RECORDS TO PROCESS:
#####

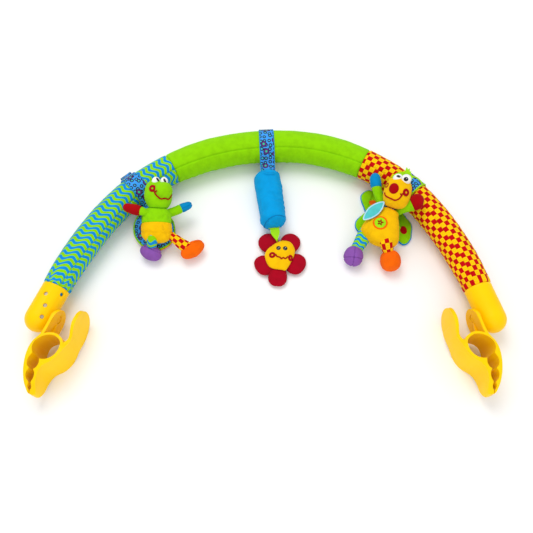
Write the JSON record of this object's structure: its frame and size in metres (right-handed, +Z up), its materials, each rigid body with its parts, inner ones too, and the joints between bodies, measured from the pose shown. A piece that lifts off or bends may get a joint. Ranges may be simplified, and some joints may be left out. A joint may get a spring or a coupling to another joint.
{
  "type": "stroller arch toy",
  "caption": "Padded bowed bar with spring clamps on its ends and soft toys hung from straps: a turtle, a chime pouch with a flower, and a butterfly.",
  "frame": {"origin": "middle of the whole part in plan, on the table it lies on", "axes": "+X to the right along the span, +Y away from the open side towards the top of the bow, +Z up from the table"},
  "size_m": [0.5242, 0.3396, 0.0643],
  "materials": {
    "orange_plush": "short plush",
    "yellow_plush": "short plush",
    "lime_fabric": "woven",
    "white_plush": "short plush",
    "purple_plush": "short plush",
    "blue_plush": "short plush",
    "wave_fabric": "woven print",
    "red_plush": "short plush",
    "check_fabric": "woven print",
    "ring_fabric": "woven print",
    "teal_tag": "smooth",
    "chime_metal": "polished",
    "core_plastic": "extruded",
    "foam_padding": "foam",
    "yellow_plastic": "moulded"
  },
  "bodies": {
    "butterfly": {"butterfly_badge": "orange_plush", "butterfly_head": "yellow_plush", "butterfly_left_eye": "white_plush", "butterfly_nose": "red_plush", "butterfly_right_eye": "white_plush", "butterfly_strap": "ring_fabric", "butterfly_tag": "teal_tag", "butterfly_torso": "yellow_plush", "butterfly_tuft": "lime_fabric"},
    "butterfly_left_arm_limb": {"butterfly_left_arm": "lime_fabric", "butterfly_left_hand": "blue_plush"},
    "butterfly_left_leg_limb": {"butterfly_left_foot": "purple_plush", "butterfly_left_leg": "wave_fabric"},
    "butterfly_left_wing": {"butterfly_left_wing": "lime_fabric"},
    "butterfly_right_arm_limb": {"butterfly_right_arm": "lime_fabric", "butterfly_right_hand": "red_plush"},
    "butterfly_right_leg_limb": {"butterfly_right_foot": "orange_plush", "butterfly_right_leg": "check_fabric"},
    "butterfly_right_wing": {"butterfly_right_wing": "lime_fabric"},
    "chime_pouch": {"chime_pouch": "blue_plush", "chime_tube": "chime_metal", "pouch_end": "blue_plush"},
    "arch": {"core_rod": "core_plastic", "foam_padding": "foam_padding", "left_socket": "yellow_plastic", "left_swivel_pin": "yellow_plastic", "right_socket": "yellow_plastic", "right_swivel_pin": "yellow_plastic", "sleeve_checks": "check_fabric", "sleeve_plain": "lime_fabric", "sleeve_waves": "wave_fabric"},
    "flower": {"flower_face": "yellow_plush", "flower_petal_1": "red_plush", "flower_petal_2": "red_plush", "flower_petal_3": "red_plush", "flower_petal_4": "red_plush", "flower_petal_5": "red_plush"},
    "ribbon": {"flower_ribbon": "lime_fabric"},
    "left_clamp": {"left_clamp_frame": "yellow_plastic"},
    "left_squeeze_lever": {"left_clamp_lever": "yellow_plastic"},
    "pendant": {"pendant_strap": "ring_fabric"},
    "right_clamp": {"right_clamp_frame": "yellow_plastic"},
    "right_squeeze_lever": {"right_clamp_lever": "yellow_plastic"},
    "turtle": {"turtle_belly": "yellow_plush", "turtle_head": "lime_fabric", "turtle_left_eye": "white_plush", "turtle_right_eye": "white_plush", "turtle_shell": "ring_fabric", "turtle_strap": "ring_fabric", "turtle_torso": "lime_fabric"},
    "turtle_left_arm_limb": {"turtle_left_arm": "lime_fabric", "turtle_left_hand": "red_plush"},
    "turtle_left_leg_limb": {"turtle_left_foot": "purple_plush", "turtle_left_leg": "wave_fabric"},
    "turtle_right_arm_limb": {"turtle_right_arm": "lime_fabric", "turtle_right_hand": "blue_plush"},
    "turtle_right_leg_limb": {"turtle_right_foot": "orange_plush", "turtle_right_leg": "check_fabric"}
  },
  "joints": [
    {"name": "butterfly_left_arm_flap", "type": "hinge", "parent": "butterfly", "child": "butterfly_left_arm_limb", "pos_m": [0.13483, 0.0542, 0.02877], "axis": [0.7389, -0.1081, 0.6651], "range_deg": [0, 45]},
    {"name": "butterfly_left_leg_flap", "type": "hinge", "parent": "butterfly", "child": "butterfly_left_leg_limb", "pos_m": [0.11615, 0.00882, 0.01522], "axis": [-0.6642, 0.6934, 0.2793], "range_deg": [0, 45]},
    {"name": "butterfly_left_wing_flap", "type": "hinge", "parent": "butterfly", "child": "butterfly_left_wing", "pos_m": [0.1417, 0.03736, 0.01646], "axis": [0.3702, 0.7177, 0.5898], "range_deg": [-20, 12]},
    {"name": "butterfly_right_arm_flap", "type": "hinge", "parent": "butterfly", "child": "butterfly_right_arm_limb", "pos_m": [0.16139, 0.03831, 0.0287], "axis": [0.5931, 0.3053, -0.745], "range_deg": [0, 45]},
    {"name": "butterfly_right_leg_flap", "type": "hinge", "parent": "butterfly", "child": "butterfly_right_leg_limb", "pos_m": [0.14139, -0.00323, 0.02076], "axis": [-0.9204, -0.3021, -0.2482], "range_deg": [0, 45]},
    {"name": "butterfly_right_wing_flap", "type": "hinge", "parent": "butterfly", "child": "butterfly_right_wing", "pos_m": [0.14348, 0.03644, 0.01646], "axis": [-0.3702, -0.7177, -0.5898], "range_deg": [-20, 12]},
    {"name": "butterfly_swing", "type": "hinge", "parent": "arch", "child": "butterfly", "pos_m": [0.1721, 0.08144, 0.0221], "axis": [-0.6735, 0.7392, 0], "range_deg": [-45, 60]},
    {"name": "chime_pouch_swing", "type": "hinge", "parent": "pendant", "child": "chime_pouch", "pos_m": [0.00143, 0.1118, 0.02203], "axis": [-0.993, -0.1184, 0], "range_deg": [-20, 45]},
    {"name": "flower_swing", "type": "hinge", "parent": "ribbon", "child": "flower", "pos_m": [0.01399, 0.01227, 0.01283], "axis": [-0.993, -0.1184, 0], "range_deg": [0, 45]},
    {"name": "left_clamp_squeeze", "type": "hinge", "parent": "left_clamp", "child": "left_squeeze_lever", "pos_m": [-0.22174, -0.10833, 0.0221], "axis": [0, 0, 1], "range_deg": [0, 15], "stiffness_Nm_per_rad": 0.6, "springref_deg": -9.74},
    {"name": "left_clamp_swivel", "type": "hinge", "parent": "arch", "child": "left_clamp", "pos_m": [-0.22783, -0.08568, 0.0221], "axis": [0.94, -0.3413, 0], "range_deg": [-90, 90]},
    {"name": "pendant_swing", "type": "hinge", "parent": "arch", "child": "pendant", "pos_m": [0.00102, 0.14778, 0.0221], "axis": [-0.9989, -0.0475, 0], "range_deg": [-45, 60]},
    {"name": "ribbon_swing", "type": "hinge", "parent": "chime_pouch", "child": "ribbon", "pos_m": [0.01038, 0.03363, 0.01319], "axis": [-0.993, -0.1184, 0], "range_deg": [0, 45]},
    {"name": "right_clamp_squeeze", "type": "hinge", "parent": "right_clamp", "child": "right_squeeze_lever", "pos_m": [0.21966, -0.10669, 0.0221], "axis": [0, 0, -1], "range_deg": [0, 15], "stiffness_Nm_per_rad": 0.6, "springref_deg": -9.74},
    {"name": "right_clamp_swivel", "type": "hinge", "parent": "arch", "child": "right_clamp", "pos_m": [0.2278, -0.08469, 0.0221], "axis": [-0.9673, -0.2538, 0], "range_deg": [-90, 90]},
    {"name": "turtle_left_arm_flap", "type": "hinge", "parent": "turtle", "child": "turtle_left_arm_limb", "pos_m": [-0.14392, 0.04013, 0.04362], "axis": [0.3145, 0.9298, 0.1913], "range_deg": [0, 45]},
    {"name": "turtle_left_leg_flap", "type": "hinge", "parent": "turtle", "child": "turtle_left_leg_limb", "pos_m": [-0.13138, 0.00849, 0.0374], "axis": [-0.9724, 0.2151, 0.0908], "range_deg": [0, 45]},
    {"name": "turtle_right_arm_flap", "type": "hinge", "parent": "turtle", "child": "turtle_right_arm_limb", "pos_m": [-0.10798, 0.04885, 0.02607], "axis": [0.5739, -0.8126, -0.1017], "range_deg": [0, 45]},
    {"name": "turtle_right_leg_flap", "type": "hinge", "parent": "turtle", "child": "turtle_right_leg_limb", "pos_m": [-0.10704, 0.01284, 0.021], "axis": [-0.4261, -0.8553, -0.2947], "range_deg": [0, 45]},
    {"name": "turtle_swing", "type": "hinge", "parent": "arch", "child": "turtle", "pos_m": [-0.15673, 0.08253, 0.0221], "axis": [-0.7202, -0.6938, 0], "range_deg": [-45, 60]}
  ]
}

#####

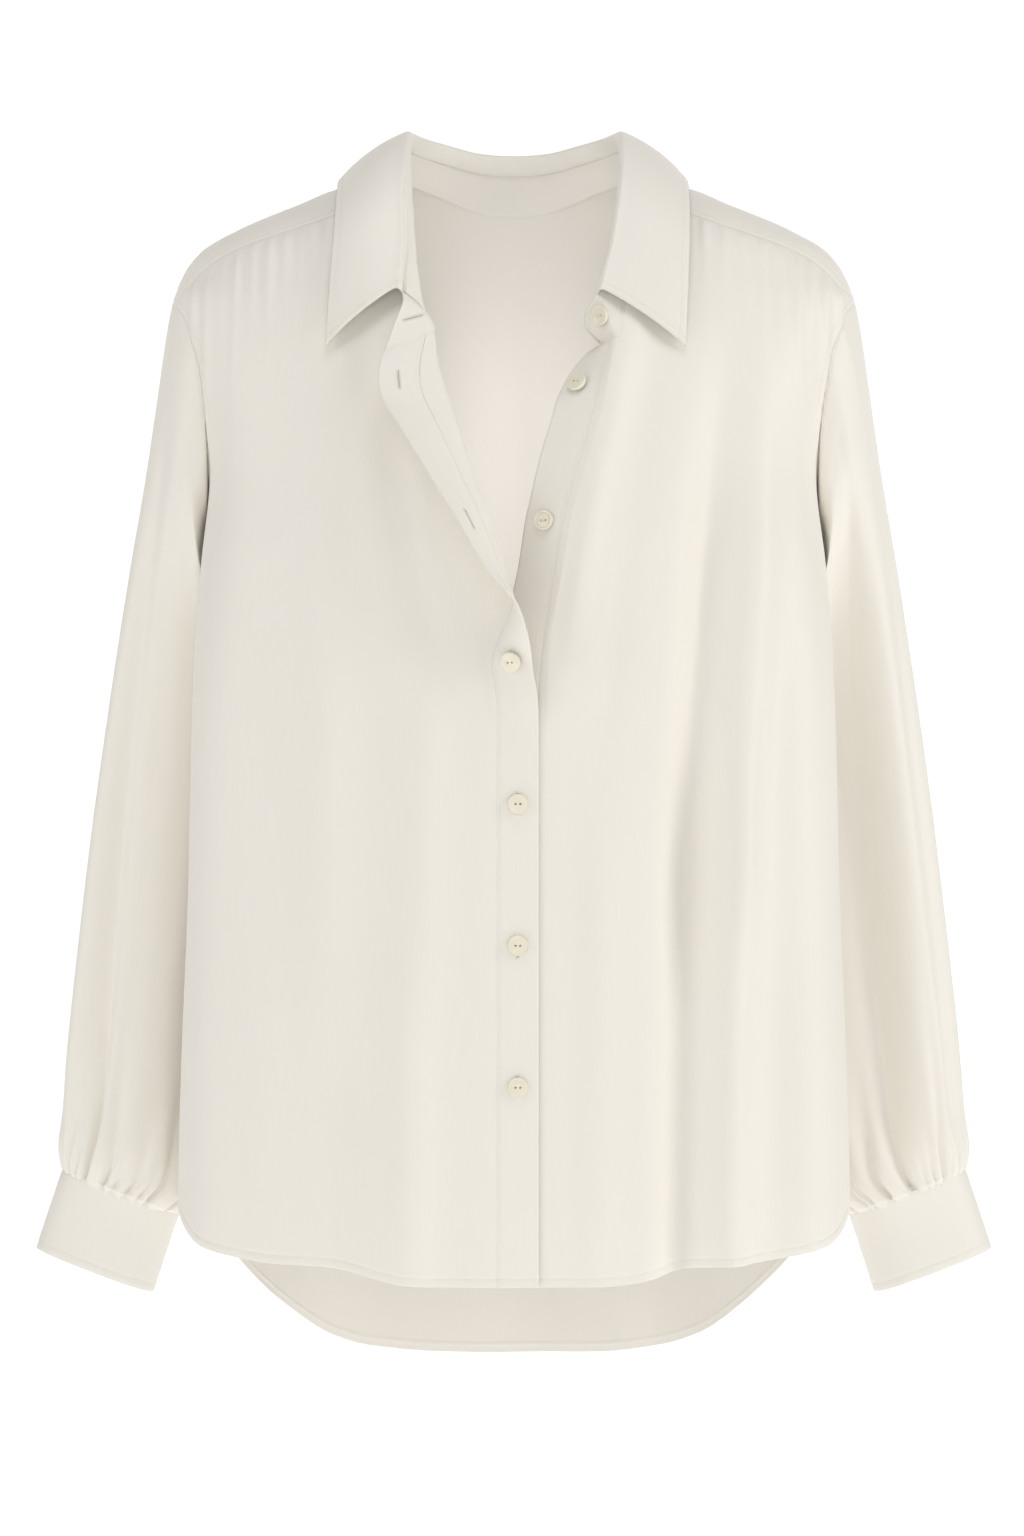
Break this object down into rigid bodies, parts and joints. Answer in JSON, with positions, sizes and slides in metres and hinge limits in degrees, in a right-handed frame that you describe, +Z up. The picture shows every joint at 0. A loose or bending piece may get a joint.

#####

TASK TO COMPLETE:
Copy out all lines where the word "this" appears.

REPLY:
Write the JSON record of this object's structure: its frame and size in metres (right-handed, +Z up), its materials, each rigid body with its parts, inner ones too, and the joints between bodies, measured from the pose shown. A piece that lifts off or bends may get a joint. Ranges may be simplified, and some joints may be left out. A joint may get a spring or a coupling to another joint.
Break this object down into rigid bodies, parts and joints. Answer in JSON, with positions, sizes and slides in metres and hinge limits in degrees, in a right-handed frame that you describe, +Z up. The picture shows every joint at 0. A loose or bending piece may get a joint.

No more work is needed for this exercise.